In interviews early in his career, Sheffield spoke of wanting to remain a starter but now just envisions "pitching in any situation to help [the team], whether it's [in the] bullpen late in the game or early in the game, starting or closing."
Sheffield has an opportunity to help a Rockies bullpen that struggled in 2020. The best-case scenario is for him to stick on the Rockies’ 26-man roster throughout the ’21 season.
Sheffield’s younger brother, Justus Sheffield, is a member of the Mariners’ rotation, and he defeated the Rockies on Aug. 9 by striking out seven over six scoreless innings at Seattle.
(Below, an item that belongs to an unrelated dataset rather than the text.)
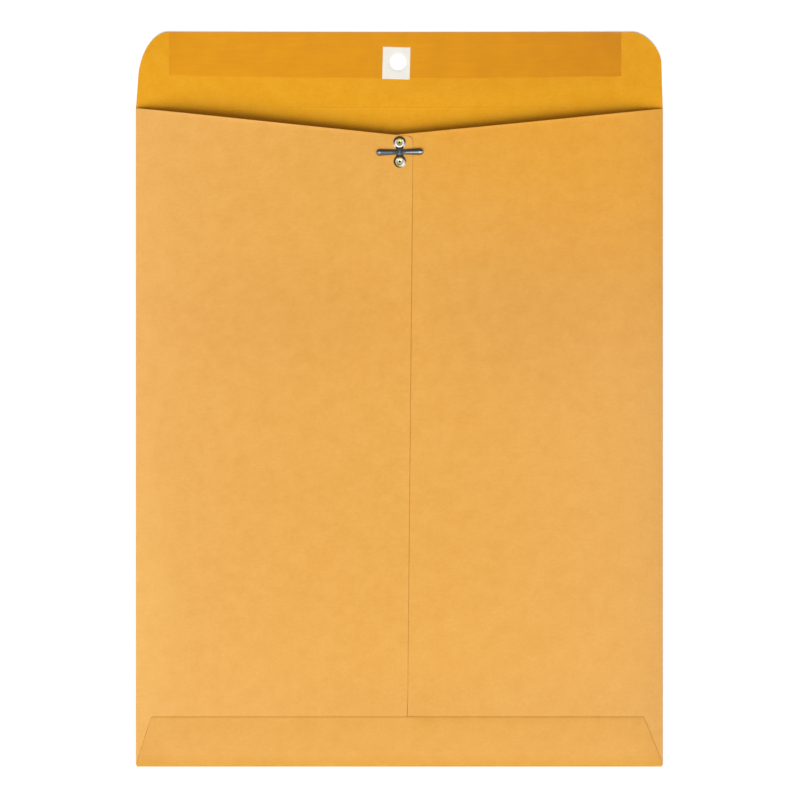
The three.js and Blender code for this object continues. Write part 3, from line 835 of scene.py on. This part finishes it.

“We've actually lived together through Spring Training, as well as in the offseason,” Jordan Sheffield said. “He has been my roommate for 24 years. It’s honestly easy living with him and it makes things ... fun. It's definitely a dream that I'm sure both of us have had, looking across the field and seeing each other.”
The Rockies lost outfielder Vince Fernandez to the Giants in the Triple-A phase of the Rule 5 Draft. Fernandez hit .257 with 15 home runs in 74 games at Double-A Hartford in 2019 -- a year that saw him suspended for 50 games for testing positive for a banned stimulant under the Minor League Drug Prevention and Treatment Program.